# DATASET RECORDS:
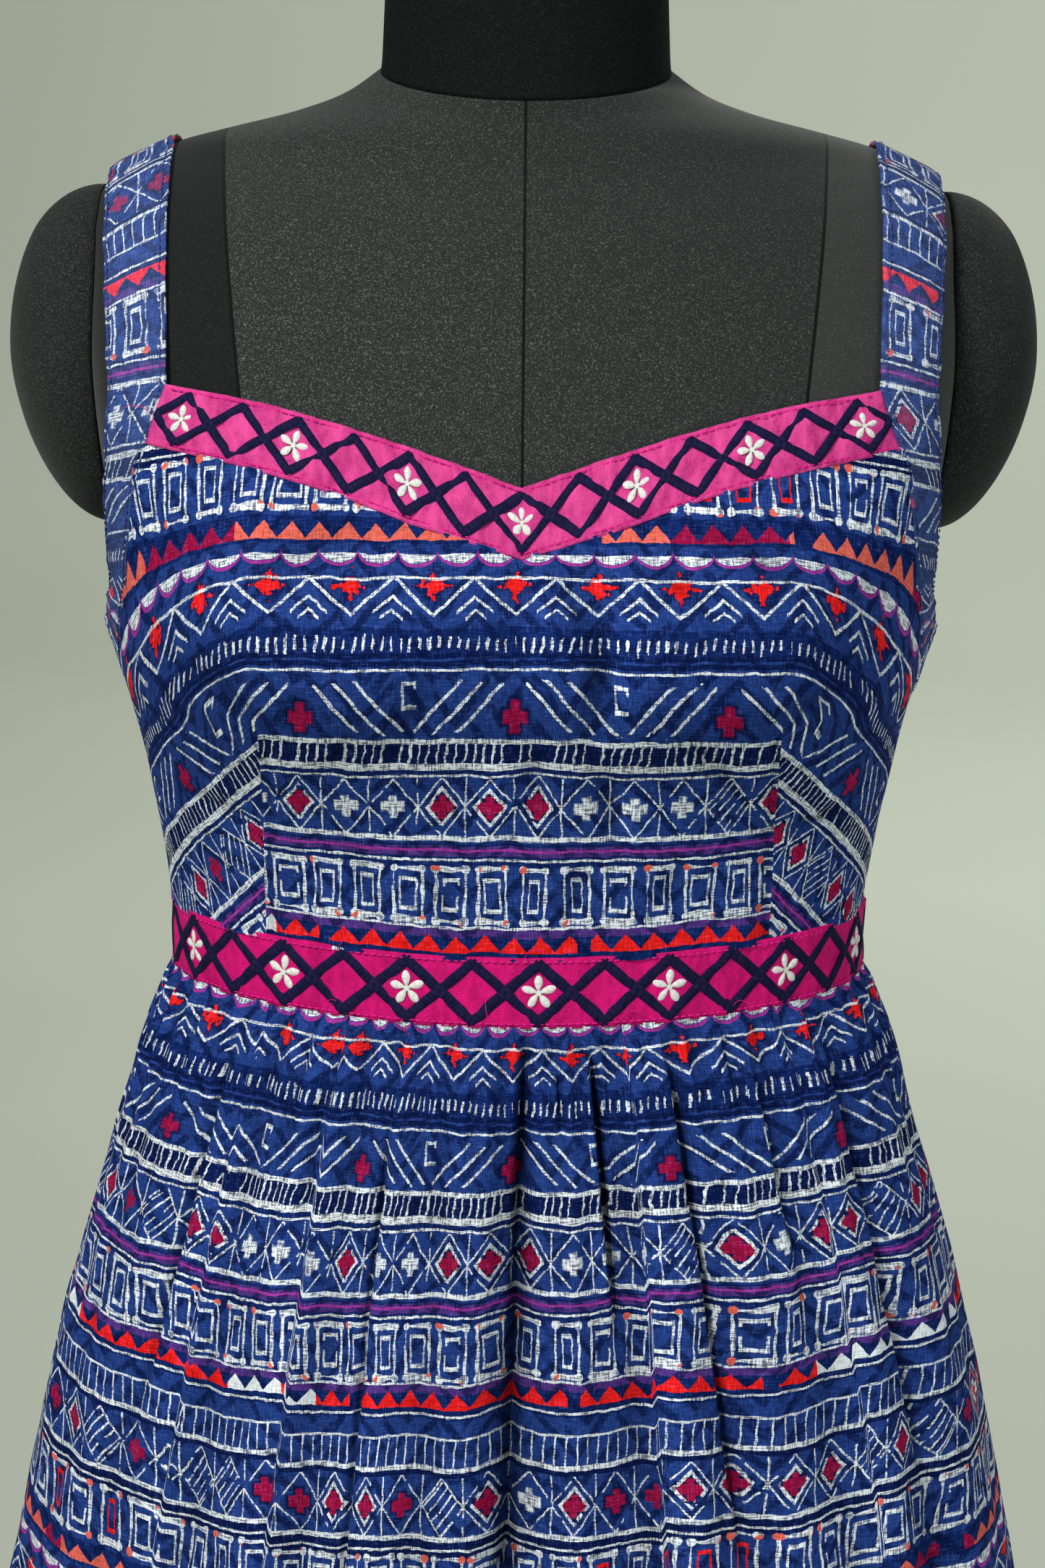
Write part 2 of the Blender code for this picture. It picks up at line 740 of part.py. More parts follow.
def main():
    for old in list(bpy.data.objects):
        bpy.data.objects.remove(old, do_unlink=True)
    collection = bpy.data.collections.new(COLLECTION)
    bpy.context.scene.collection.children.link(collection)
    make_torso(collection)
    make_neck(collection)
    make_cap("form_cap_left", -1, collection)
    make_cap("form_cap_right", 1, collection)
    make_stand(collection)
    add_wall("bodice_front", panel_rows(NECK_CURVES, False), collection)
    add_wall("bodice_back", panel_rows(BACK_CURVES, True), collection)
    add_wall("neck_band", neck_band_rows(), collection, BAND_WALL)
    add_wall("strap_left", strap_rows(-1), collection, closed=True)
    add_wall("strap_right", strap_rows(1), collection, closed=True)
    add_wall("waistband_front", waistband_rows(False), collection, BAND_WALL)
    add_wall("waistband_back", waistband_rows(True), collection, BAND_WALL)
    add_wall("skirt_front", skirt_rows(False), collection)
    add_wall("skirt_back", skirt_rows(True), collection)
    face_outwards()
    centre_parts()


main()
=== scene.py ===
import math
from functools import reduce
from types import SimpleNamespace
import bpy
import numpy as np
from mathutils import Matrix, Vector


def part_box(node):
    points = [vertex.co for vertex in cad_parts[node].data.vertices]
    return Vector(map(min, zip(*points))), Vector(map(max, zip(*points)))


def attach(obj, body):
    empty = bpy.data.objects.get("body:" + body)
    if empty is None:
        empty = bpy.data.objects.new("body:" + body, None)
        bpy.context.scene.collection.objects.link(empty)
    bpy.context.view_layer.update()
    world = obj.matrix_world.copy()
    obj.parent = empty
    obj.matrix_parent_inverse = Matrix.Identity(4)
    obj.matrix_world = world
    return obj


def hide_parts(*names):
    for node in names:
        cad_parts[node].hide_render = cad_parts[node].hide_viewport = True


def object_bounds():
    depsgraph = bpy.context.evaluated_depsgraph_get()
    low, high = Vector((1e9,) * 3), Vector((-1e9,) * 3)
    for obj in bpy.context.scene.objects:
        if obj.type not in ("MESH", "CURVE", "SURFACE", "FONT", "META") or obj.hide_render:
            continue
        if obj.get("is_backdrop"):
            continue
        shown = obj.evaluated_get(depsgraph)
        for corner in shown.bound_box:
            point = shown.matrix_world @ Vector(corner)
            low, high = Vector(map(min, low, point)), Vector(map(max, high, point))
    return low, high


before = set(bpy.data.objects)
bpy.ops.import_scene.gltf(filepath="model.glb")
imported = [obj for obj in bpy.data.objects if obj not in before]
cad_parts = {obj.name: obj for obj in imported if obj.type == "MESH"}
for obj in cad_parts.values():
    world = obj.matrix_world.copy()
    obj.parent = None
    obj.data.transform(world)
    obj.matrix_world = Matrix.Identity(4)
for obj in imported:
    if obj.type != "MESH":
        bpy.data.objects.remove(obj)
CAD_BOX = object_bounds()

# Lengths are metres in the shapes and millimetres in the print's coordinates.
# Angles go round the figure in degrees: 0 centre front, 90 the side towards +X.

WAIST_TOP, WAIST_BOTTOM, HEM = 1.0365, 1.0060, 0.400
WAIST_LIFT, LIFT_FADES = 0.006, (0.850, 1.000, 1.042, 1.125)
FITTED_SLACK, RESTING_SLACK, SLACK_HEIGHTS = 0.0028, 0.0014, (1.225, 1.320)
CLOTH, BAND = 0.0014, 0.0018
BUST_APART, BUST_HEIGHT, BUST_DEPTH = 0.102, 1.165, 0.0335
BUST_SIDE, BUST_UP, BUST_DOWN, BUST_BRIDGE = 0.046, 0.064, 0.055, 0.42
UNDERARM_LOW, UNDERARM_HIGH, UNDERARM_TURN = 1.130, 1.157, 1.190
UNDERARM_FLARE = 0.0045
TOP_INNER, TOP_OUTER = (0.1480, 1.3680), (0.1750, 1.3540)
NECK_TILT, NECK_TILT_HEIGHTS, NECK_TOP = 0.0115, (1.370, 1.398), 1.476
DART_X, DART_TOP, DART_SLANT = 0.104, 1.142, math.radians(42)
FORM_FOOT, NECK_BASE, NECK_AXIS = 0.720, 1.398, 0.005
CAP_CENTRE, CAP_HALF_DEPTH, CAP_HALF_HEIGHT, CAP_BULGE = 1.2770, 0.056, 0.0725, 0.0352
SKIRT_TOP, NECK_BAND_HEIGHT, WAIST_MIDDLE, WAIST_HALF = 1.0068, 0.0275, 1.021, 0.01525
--
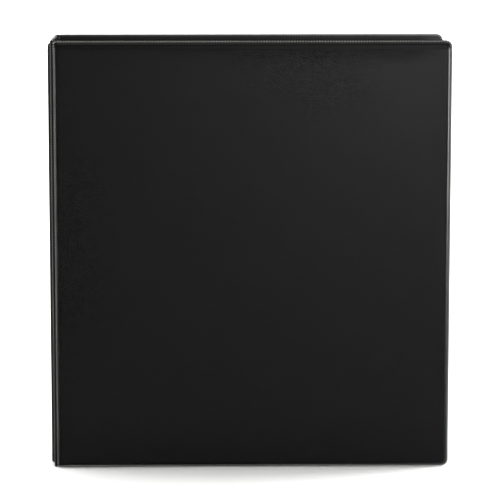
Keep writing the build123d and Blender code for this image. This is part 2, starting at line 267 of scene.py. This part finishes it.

# EXERCISE INSTRUCTIONS:
Reproduce verbatim only the segment of the listing bounded by the line containing "strap_rows(-1), collection, closed=True)" and the line containing "points = [vertex.co", with both boundary lines included.

# FINISHED EXERCISE:
    add_wall("strap_left", strap_rows(-1), collection, closed=True)
    add_wall("strap_right", strap_rows(1), collection, closed=True)
    add_wall("waistband_front", waistband_rows(False), collection, BAND_WALL)
    add_wall("waistband_back", waistband_rows(True), collection, BAND_WALL)
    add_wall("skirt_front", skirt_rows(False), collection)
    add_wall("skirt_back", skirt_rows(True), collection)
    face_outwards()
    centre_parts()


main()
=== scene.py ===
import math
from functools import reduce
from types import SimpleNamespace
import bpy
import numpy as np
from mathutils import Matrix, Vector


def part_box(node):
    points = [vertex.co for vertex in cad_parts[node].data.vertices]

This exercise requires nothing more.